→ **EXERCISE GOAL**: Every line that contains "context" counts once; give the total number of such lines, with no other words.

→ **DATA EXTRACT**:
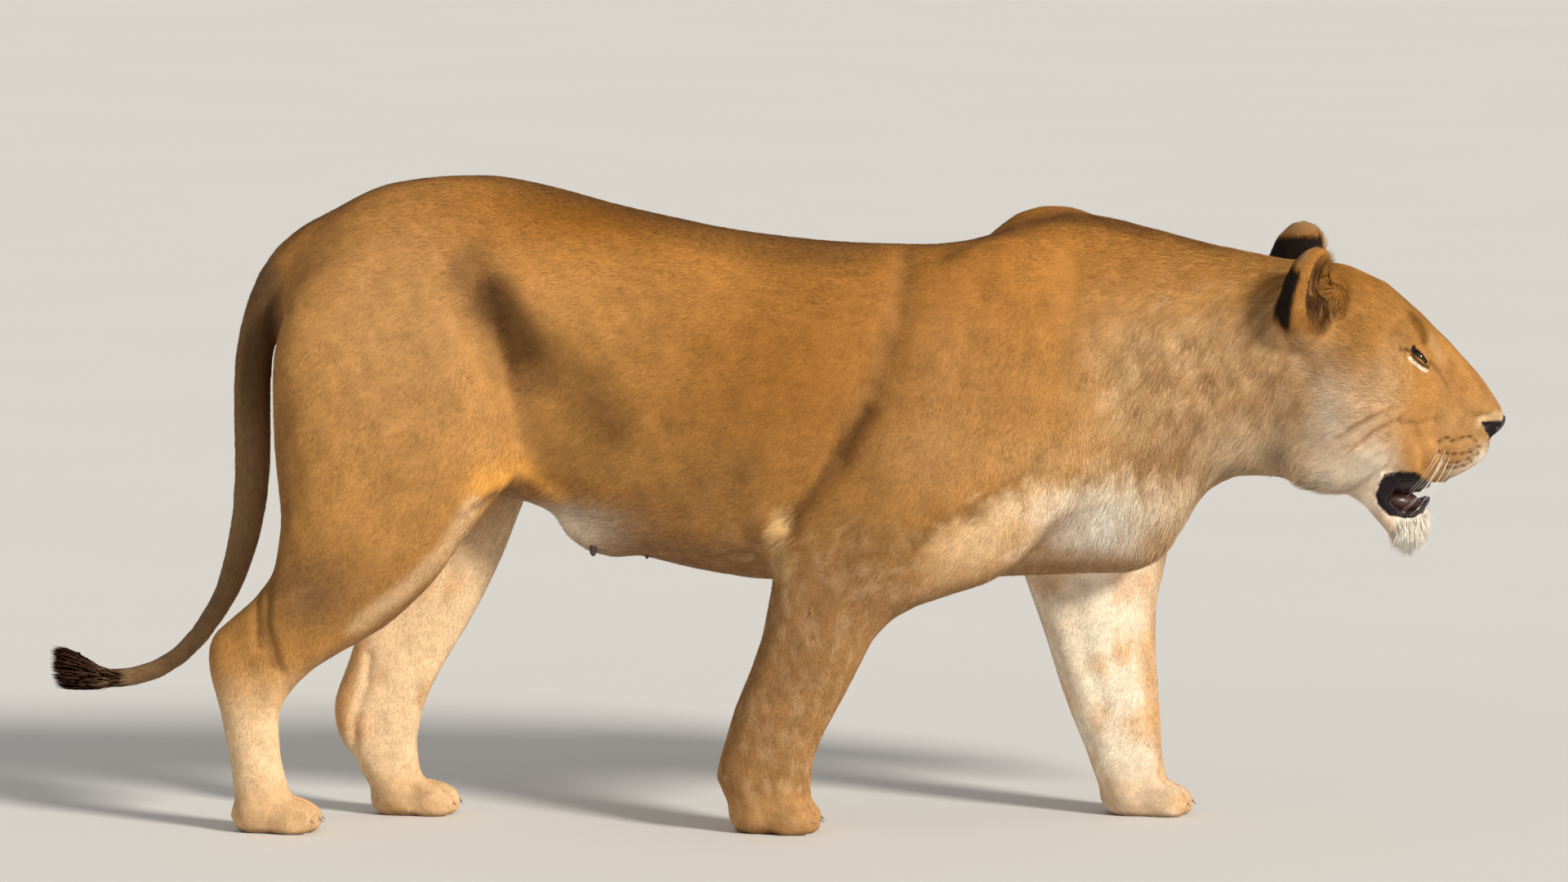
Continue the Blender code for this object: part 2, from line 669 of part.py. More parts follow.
def swollen(obj, cutters, by=GAP):
    """A hidden copy of a piece, larger by a gap all round."""
    made = hidden(copy_of(obj, f"{obj.name}_swollen", cutters))
    swell = made.modifiers.new("swell", "DISPLACE")
    swell.mid_level = 0.0
    swell.strength = by
    return made


def part_off(flesh, partings, pieces, cutters):
    """Takes each piece off the flesh in turn. The last takes all that is left."""
    made = {}
    for parting in partings:
        piece = copy_of(flesh, parting.name, pieces)
        made[parting.name] = combine(piece, "INTERSECT", region(parting, cutters))
        if parting is not partings[-1]:
            combine(flesh, "DIFFERENCE", region(parting, cutters, GAP))
    bpy.data.objects.remove(flesh)
    return made


# Building


def build_flesh(cutters):
    bm = bmesh.new()
    for stations in (SKULL, BRIDGE, JAW):
        girth_loft(bm, stations)
    for ball in HEAD_SIDE_MASSES:
        add_ball(bm, ball)
        add_ball(bm, ball, mirror=True)
    for ball in HEAD_MIDDLE_MASSES:
        add_ball(bm, ball)
    bmesh.ops.rotate(bm, cent=HEAD_PIVOT, matrix=roll_of_head(), verts=bm.verts)
    girth_loft(bm, TRUNK)
    for leg in (RIGHT_FORELEG, LEFT_FORELEG, RIGHT_HINDLEG, LEFT_HINDLEG):
        slice_loft(bm, leg)
    for place in FOREPAW_PLACES.values():
        add_paw(bm, place, 0.055, 0.024, (0.052, 0.046, 0.036))
    for place in HINDPAW_PLACES.values():
        add_paw(bm, place, 0.055, 0.021, (0.048, 0.041, 0.034))
    for ball in BODY_MASSES:
        add_ball(bm, ball)
    flesh = one_skin(object_of(bm, "flesh", cutters))
    above_floor = Parting("floor", ((-1.5, 0.0), (1.5, 0.0), (1.5, 1.5), (-1.5, 1.5)))
    return combine(flesh, "INTERSECT", region(above_floor, cutters))


def roll_of_head():
    return Matrix.Rotation(HEAD_ROLL, 3, "X")


def ball_piece(ball, name, collection, mirror=False, segments=14):
    bm = bmesh.new()
    add_ball(bm, ball, mirror, segments)
    bmesh.ops.rotate(bm, cent=HEAD_PIVOT, matrix=roll_of_head(), verts=bm.verts)
    return object_of(bm, name, collection)


def build_head_fittings(flesh, pieces, cutters):
    """Seats the eyes, nose and tongue in the flesh, and sets the ears on it."""
    made = {}
    for side, mirror in (("left", False), ("right", True)):
        shell, hollow, foot = EARS[side]
        ear = ball_piece(shell, f"{side}_ear", pieces, mirror)
        combine(ear, "DIFFERENCE", hidden(ball_piece(hollow, f"{side}_hollow", cutters, mirror)))
        combine(ear, "UNION", hidden(ball_piece(foot, f"{side}_ear_foot", cutters, mirror)))
        made[ear.name] = combine(ear, "DIFFERENCE", swollen(flesh, cutters, 4 * GAP))
        made[f"{side}_eye"] = ball_piece(EYE, f"{side}_eye", pieces, mirror)
    made["nose"] = ball_piece(NOSE, "nose", pieces)
    made["tongue"] = ball_piece(TONGUE, "tongue", pieces)
    for name in ("left_eye", "right_eye", "nose", "tongue"):
        combine(flesh, "DIFFERENCE", swollen(made[name], cutters))
    return made


def build_tail(flesh, pieces, cutters):
    bm = bmesh.new()
    link_sweep(bm, TAIL, steps=28, around=8)
    tail = object_of(bm, "tail", cutters)
    combine(tail, "DIFFERENCE", swollen(flesh, cutters, 4 * GAP))
    return part_off(tail, TAIL_PARTINGS, pieces, cutters)


def finish(made):
    """Gives each piece its material and moves it into the frame."""
    coat = new_material("coat", TAWNY, 0.85)
    others = {
        "left_ear": new_material("ear", BLACK, 0.85),
        "tail_tuft": new_material("tuft", BLACK, 0.85),
        "left_eye": new_material("eye", AMBER, 0.15),
        "nose": new_material("nose", BLACK, 0.4),
        "tongue": new_material("tongue", ROSE, 0.35),
    }
    others["right_ear"], others["right_eye"] = others["left_ear"], others["left_eye"]
    for name, obj in made.items():
        obj.data.transform(Matrix.Translation((FORWARD, 0, 0)))
        obj.data.materials.clear()
        obj.data.materials.append(others.get(name, coat))
        obj.data.shade_smooth()
        obj.data.set_sharp_from_angle(angle=math.radians(50))


def main():
    clear_scene()
    pieces = new_collection("lioness")
    cutters = new_collection("cutters")
    flesh = build_flesh(cutters)
    made = build_tail(flesh, pieces, cutters)
    made.update(build_head_fittings(flesh, pieces, cutters))
    made.update(part_off(flesh, PARTINGS, pieces, cutters))
    finish(made)


main()
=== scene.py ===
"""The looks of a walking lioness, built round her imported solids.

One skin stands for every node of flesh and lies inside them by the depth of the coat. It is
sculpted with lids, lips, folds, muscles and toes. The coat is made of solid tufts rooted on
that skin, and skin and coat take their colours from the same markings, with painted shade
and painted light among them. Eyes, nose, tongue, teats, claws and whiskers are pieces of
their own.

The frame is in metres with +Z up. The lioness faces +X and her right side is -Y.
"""

import sys
import logging
import math
from dataclasses import dataclass, field
from enum import Enum
from typing import Sequence

import bmesh
import bpy
import numpy as np
from mathutils import Matrix, Vector, kdtree


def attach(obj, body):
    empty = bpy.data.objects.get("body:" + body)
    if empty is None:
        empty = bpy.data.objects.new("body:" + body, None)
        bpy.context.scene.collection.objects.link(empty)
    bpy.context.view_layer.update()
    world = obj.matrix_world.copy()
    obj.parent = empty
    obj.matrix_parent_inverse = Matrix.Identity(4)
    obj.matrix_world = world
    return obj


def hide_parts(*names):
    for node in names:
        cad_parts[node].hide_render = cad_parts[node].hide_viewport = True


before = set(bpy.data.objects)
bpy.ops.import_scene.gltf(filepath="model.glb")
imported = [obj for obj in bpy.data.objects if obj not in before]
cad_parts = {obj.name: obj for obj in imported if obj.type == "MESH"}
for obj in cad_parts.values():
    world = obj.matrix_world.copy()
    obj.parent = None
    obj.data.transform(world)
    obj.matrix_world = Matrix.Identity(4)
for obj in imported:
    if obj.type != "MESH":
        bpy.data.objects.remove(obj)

LOG = logging.getLogger("lioness")
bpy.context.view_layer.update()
BODY = "root"
UNWRAP = "OFBake"

Rgb = tuple[float, float, float]
Point = tuple[float, float, float]
Spot = tuple[float, float]
Line = tuple[Spot, ...]
Array = np.ndarray

# The least and the greatest part of light that any hair gives back
DARKEST, PALEST = 0.002, 0.95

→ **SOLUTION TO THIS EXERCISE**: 3